Filipe Reis Melo – professor de Relações Internacionais da UEPB
Depois de um intervalo de oito anos, realizou-se a Terceira Cúpula entre a Comunidade de Estados Latino-Americanos e Caribenhos (CELAC), que reúne 33 países americanos, e a União Europeia (UE) de 27 países, nos dias 17 e 18 de julho de 2023, em Bruxelas, Bélgica.
A Declaração Final, com 41 pontos, faz alusão a vários temas que são compartilhados pelos dois grupos de países, como a promoção conjunta na luta contra a insegurança alimentar, a pobreza, a desigualdade, a degradação do meio ambiente.
Também se fortalece o entendimento mútuo na defesa dos direitos humanos, das liberdades fundamentais, da democracia, da liberdade de imprensa, da cooperação internacional, e se ratifica a defesa e o respeito pela Declaração Universal dos Direitos Humanos, assim como o compromisso com os Objetivos do Desenvolvimento Sustentável e a reforma do sistema das Nações Unidas, inclusive o seu Conselho de Segurança.
Há pontos na declaração que foram trazidos em função dos interesses de alguns países e que foram consensuados, a exemplo dos parágrafos 10, 11 e 13, sugeridos pela CELAC.

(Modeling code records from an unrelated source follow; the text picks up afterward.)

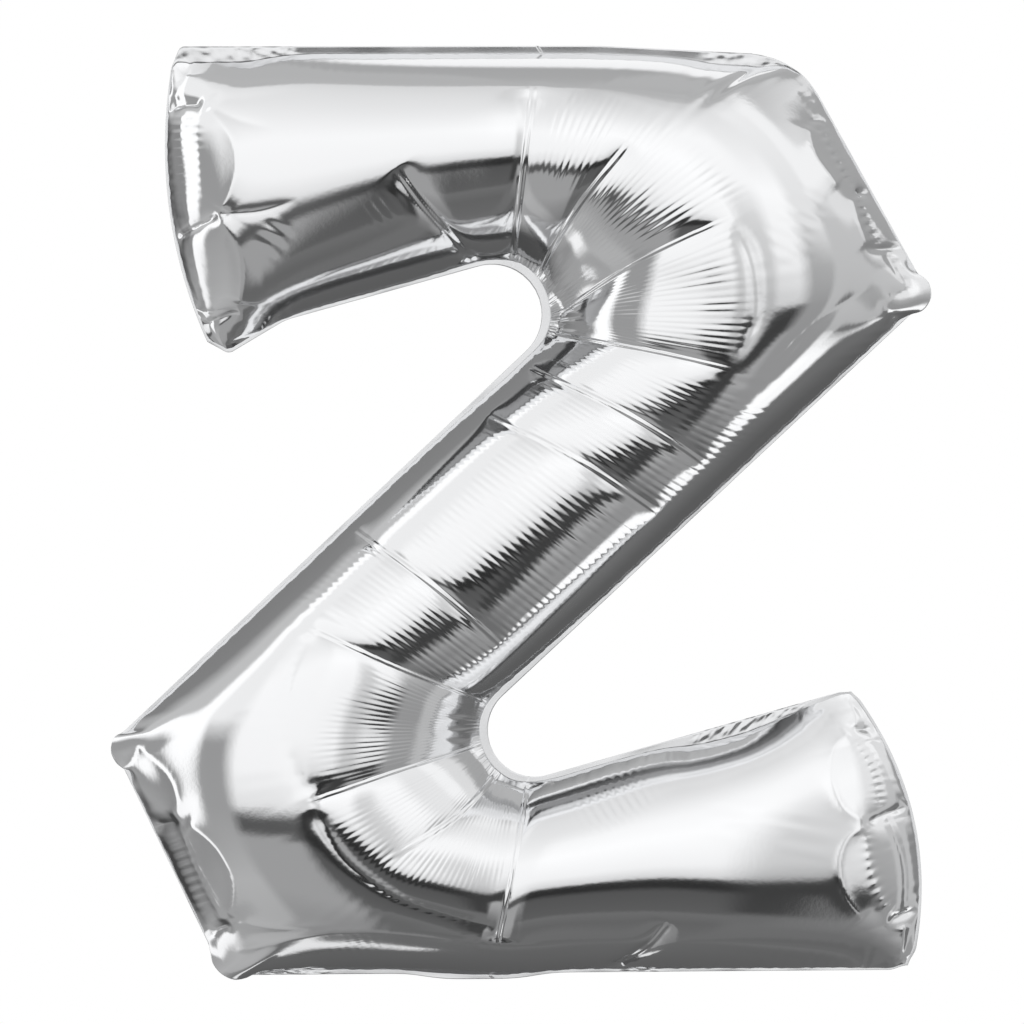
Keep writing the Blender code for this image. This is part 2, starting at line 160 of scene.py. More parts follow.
# Creases by name: points along each in the photograph's pixels, then in millimetres its depth, half the gap
# between its two lines and how far its sides slope out, then the shares of its length over which it fades
# in and out, and how many dashes break it up. A ridge has a negative depth.
CREASES = {
    "upper_fan_first": (((533, 92), (522, 180), (512, 266)), 4.5, 3, 10, 0.1, 0, 0),
    "upper_fan_second": (((628, 147), (580, 207), (538, 274)), 4, 2.5, 10, 0.2, 0, 0),
    "upper_fan_third": (((726, 222), (640, 262), (550, 316)), 4, 1.5, 10, 0.3, 0, 0),
    "upper_fan_fourth": (((730, 371), (635, 350), (546, 331)), 4, 1.5, 10, 0.3, 0, 0),
    "diagonal_first": (((702, 463), (620, 412), (528, 366)), 3, 2.5, 9, 0.15, 0.1, 0),
    "diagonal_second": (((657, 514), (580, 462), (488, 414)), 3, 2.5, 9, 0.15, 0.1, 0),
    "diagonal_third": (((500, 642), (430, 582), (355, 528)), 3, 2.5, 9, 0.15, 0.1, 0),
    "lower_fan_first": (((486, 704), (400, 666), (314, 627)), 4, 1.5, 10, 0, 0.1, 0),
    "lower_fan_second": (((490, 742), (400, 768), (314, 797)), 4, 1.5, 10, 0, 0.1, 0),
    "lower_fan_third": (((504, 765), (455, 815), (380, 860)), 3, 2.5, 9, 0, 0.4, 0),
    "lower_fan_fourth": (((527, 778), (514, 860), (499, 940)), 4.5, 2, 10, 0, 0.05, 0),
    "upper_bar_double": (((397, 172), (428, 214), (474, 263)), 4, 3, 8, 0.2, 0, 0),
    "bottom_bar_double": (((668, 918), (650, 943), (620, 964)), 3, 2.5, 6, 0.3, 0, 0),
    "left_end_upper_pinch": (((169, 107), (186, 105), (206, 105)), 4.5, 0, 5, 0, 0.3, 0),
    "left_end_upper_wrinkle": (((206, 106), (238, 122), (276, 133)), 1.2, 0, 6, 0.1, 0.5, 0),
    "left_end_middle_ridge": (
        ((206, 107), (232, 136), (240, 166), (233, 194), (223, 213)), -2, 0, 10, 0.1, 0.1, 0
    ),
    "left_end_lower_pinch": (((175, 239), (198, 228), (222, 216)), 4.5, 0, 5, 0, 0.3, 0),
    "left_end_lower_wrinkle": (((222, 216), (262, 214), (300, 202)), 1.2, 0, 6, 0.1, 0.5, 0),
    "left_end_lower_ridge": (((223, 219), (240, 245), (245, 275), (241, 306)), -1.8, 0, 9, 0.1, 0.1, 0),
    "left_end_foot_pinch": (((198, 328), (222, 318), (242, 312)), 3.5, 0, 5, 0, 0.4, 0),
    "right_corner_pinch": (((826, 122), (815, 120), (804, 126)), 2.5, 0, 4, 0, 0.4, 0),
    "right_corner_fold": (((798, 90), (809, 100), (818, 114)), 1.5, 0, 4, 0.2, 0.2, 4),
    "right_edge_long_ridge": (((808, 128), (812, 158), (836, 190)), -2.6, 0, 9, 0.1, 0.1, 0),
    "right_edge_line": (((817, 127), (831, 152), (844, 177), (852, 187)), 2, 0, 4, 0.1, 0.1, 9),
    "right_edge_upper_pinch": (((875, 189), (862, 193), (850, 196)), 4.5, 0, 5, 0, 0.4, 0),
    "right_edge_ridge": (((852, 198), (853, 215), (858, 235), (864, 248)), -1.5, 0, 7, 0.1, 0.1, 0),
    "right_edge_dashes": (((858, 201), (866, 222), (878, 245)), 2.4, 0, 3.5, 0.1, 0.1, 6),
    "right_edge_lower_pinch": (((900, 246), (885, 249), (861, 250)), 4, 0, 5, 0, 0.4, 0),
    "right_tip_fold": (((886, 253), (902, 277), (917, 286)), 3, 0, 5, 0.1, 0.2, 0),
    "right_tip_foot": (((888, 298), (900, 293), (915, 287)), 3, 0, 5, 0.1, 0.2, 0),
    "right_tip_lower_pinch": (((894, 320), (887, 310), (880, 301)), 3, 0, 4, 0, 0.4, 0),
    "right_web_valley": (((875, 287), (832, 312), (792, 347), (750, 394)), 2, 0, 12, 0.2, 0.3, 0),
    "left_tip_pinch": (((120, 769), (130, 757), (141, 744)), 2.5, 0, 4, 0, 0.3, 0),
    "left_edge_upper_ridge": (((142, 745), (171, 771), (180, 798), (176, 818)), -1.8, 0, 8, 0.1, 0.1, 0),
    "left_edge_upper_pinch": (((148, 831), (165, 824), (183, 820)), 3.5, 0, 5, 0, 0.3, 0),
    "left_edge_lower_arc": (((184, 823), (199, 866), (216, 900), (225, 920)), -1.2, 0, 6, 0.1, 0.1, 0),
    "left_edge_lower_ridge": (((188, 820), (219, 842), (238, 878), (232, 917)), -2, 0, 9, 0.1, 0.1, 0),
    "left_edge_lower_pinch": (((205, 938), (218, 930), (234, 921)), 3.5, 0, 5, 0, 0.3, 0),
    "left_foot_line": (((235, 921), (285, 924), (340, 921)), -1, 0, 4, 0.1, 0.5, 0),
    "bottom_ridge": (((236, 950), (300, 934), (350, 927), (430, 930), (499, 938)), -1.2, 0, 6, 0.1, 0, 0),
    "right_end_corner_ridge": (((852, 690), (852, 708), (855, 728)), -1.5, 0, 6, 0, 0.1, 0),
    "right_end_corner_fold": (((832, 688), (824, 702), (812, 718)), 0.6, 0, 8, 0, 0.4, 0),
    "right_end_upper_pinch": (((886, 727), (870, 728), (850, 730)), 3.5, 0, 5, 0, 0.4, 0),
    "right_end_upper_ridge": (
        ((850, 732), (832, 748), (829, 777), (841, 807), (864, 820)), -2, 0, 8, 0.1, 0.1, 0
    ),
    "right_end_upper_line": (((855, 739), (873, 771), (880, 806)), 1.2, 0, 4, 0.1, 0.1, 11),
    "right_end_middle_pinch": (((909, 806), (888, 812), (865, 821)), 4.5, 0, 5, 0, 0.3, 0),
    "right_end_middle_ridge": (
        ((866, 825), (846, 835), (836, 862), (844, 895), (862, 918)), -2, 0, 8, 0.1, 0.1, 0
    ),
    "right_end_middle_line": (((865, 828), (868, 865), (885, 903), (902, 914)), -0.7, 0, 3, 0.1, 0.1, 14),
    "right_end_outer_line": (((886, 815), (902, 859), (904, 909)), 1.2, 0, 4, 0.1, 0.1, 0),
    "right_end_lower_pinch": (((920, 908), (905, 913), (884, 921)), 4, 0, 5, 0, 0.3, 0),
    "right_end_foot_ridge": (((903, 924), (901, 946), (907, 964)), -1.5, 0, 5, 0.1, 0.1, 0),
    "lower_fan_rim": (((318, 803), (345, 852), (398, 893), (450, 912), (497, 925)), 3, 0, 7, 0.1, 0.1, 0),
    "upper_fan_rim": (((728, 226), (748, 262), (752, 318), (732, 368)), 3, 0, 8, 0.3, 0.3, 0),
    "lower_pillow_rim": (((312, 632), (290, 680), (290, 745), (312, 792)), 2.5, 0, 8, 0.1, 0.1, 0),
}

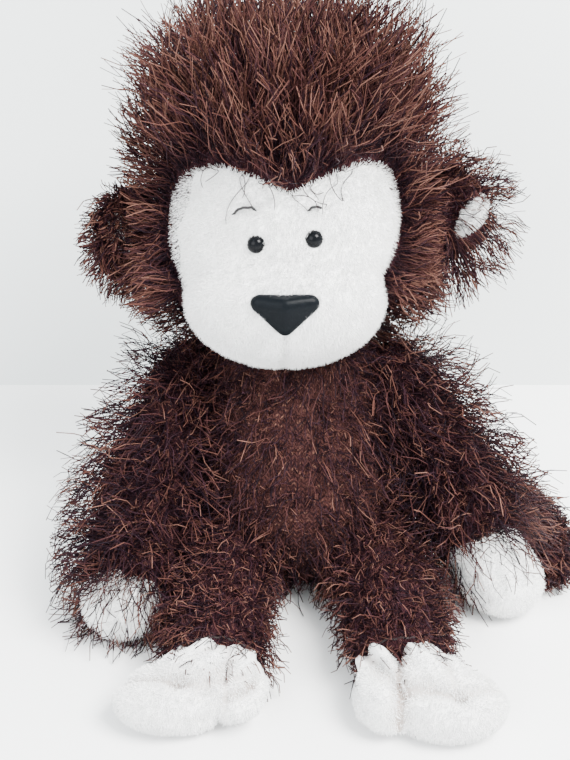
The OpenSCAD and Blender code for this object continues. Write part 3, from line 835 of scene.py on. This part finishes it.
def leg(side, body, sign, ankle_x, foot_x, foot_y, folds, seed):
    """One leg with its eyelash ends, foot, ankle seam and pile."""
    hip = mm(24.5 * sign, -20, 17)
    ankle = mm(ankle_x, -86, 10.6)
    foot = mm(foot_x, foot_y, 10.6)
    forward = unit(ankle - hip)
    knee = limb_blend(hip, ankle, 0.5) + np.array((1.5 * sign, 0, 0.6))
    trouser = closed_skin(f"leg_{side}_fabric", [
        [(hip / MM, (16.4, 15, 15)), (knee, (15.2, 14, 14))],
        [(knee, (15.2, 14, 14)), (ankle / MM + (0, 5, 1.4), (14.2, 7.4, 10.2))]], 0.0034, 3)
    ends = coordinates(trouser.data)
    near_root = np.linalg.norm(ends - hip, axis=1) < 0.014
    near_ankle = (ends - ankle) @ forward > -0.002
    blow_up(trouser, near_root | near_ankle, pressure=3, slack=0.05, travel=0.002)
    keep_above(trouser, 0.0006)
    lay_weave(trouser.data, hip, forward, 0.0145)
    fit(trouser, body, knit, [f"leg_{side}", f"leg_stuffing_{side}"])

    centre = foot / MM
    lobes = [[(ankle / MM + (0, 0.5, 0.6), (15.4, 8.6, 11.0)),
              (centre + (-sign * 3, 2.5, 0), (15.6, 10, 10.8))],
             [(centre + (sign * 5, -3.8, -2.0), (17.6, 11.6, 8.6))],
             [(centre + (-sign * 13.6, 0.4, -1.2), (8.8, 12.4, 9.2))]]
    boot = closed_skin(f"foot_{side}_plush", lobes, 0.0022, 2)
    held = (coordinates(boot.data) - ankle) @ forward < 0.002
    blow_up(boot, held, pressure=4, slack=0.06, travel=0.0015)
    pleats = gather(boot, ankle, (foot - ankle) * (1, 1, 0), 0.0016, 0.02, 13, seed)
    for a, b, depth, width in folds:
        pleats = pleats + 0.22 * depth * crease(boot, a, b, depth, width)
    # Painted shade greys the foot's pleats and creases.
    paint_fold_shade(boot.data, pleats)
    keep_above(boot, 0.0006)
    fit(boot, body, plush, [f"foot_{side}", f"foot_pellets_{side}"])

    def bare_foot(points, facing, rng):
        shown = ((points - ankle) @ forward > 0.0015) & (points[:, 2] > 0.0012)
        for a, b, depth, width in folds:
            start, end = (mm(*xy, 0) for xy in (a, b))
            shown &= away(points * (1, 1, 0), start, end, 0.4 * width * MM) | (rng.random(len(points)) < 0.3)
        return shown

    nap(f"foot_{side}_nap", body, boot.data, seed + 1, 21000, 0.0018, (0, -1, -0.4), bare_foot)

    aside, along, up = np.eye(3)
    ring = sewn_ring(ball_tree(trouser.data), ankle + (0, 0.0035, 0.001), aside, up, along, 16)
    ring[:, 2] = np.maximum(ring[:, 2], 0.0009)
    stitched(f"ankle_{side}_stitches", body, ring, 0.0007, brown_thread, [f"ankle_seam_{side}"])

    def on_leg(points, facing, rng):
        return (points[:, 1] < -0.030) & (points[:, 2] > 0.003)

    def hang(points, facing):
        return sideways(points) + (0, -0.6, -0.1)

    grow(f"leg_{side}_yarn", body, trouser.data, seed + 2, 2200, 0.0135, 0.45, hang, on_leg, curl=0.24,
         mix=(0.18, 0.32, 0.31, 0.13, 0.06))
    short_ends(f"leg_{side}_nap", body, trouser.data, seed + 3, 7000, hang, on_leg)


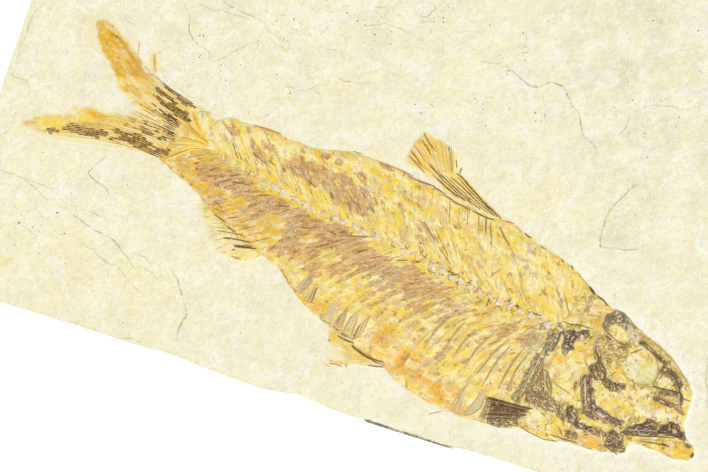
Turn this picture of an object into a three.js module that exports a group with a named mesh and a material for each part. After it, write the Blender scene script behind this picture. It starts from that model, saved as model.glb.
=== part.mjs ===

O parágrafo 10 faz uma menção ao sofrimento infligido a milhões de pessoas vítimas da escravidão. No parágrafo 11, mencionou-se a Resolução A 77/7 da Assembleia Geral das Nações Unidas, de 3 de novembro de 2022, quando se aprovou a necessidade de acabar com o bloqueio econômico, comercial e financeiro imposto a Cuba pelos Estados Unidos.
O parágrafo 13 fez uma alusão à necessidade de que a questão sobre a soberania das Ilhas Malvinas seja tratada em consonância com o respeito ao Direito Internacional e à solução pacífica de controvérsias.
Até aí, o entendimento parecia bem sintonizado. O tema mais espinhoso foi trazido pela UE: a situação da Ucrânia, no parágrafo 15. Enquanto a UE insistia em citar e condenar a Rússia, alguns países da CELAC opunham-se. O resultado foi um parágrafo que ficou ao meio do caminho e não agradou plenamente nem aos europeus, nem aos americanos.
Expressou-se a preocupação com o curso da guerra contra a Ucrânia, e com as consequências que causam sofrimento humano, mas sem citar a Rússia. Cuba esteve a ponto de não assinar a declaração por conta da expressão “guerra contra a Ucrânia”. Cuba defendia “guerra na Ucrânia”. A Nicarágua foi o único país que se recusou a assinar a declaração e acusou a UE de violar os procedimentos democráticos.
A visão ocidental sobre o que ocorre na Ucrânia, representada pela UE, chocou contra a percepção latino-americana e caribenha. Neste ponto, o entendimento entre os países da CELAC coincide com a visão majoritária da comunidade internacional.
O chamado mundo ocidental (UE, Estados Unidos, Canadá, Austrália e Nova Zelândia) representa cerca de 12% da população mundial; os 88% restantes conformam a ampla maioria da comunidade internacional que não adotou sanções contra a Rússia.
A postura europeia de seguir acriticamente a política externa dos EUA, criou uma situação de tensão entre a CELAC e a UE que ficou patente nesta cúpula.
Tendo em conta o curso da guerra por procuração na Ucrânia levada a cabo pela OTAN contra a Rússia, a diplomacia latino-americana e caribenha será cada vez mais exigida para fazer valer seus interesses regionais e, ao mesmo tempo, conseguir manter uma relação cordial com o Ocidente.
A tarefa não é simples e haja vista as posturas dos lados envolvidos no conflito, não há perspectiva de negociação no curto prazo.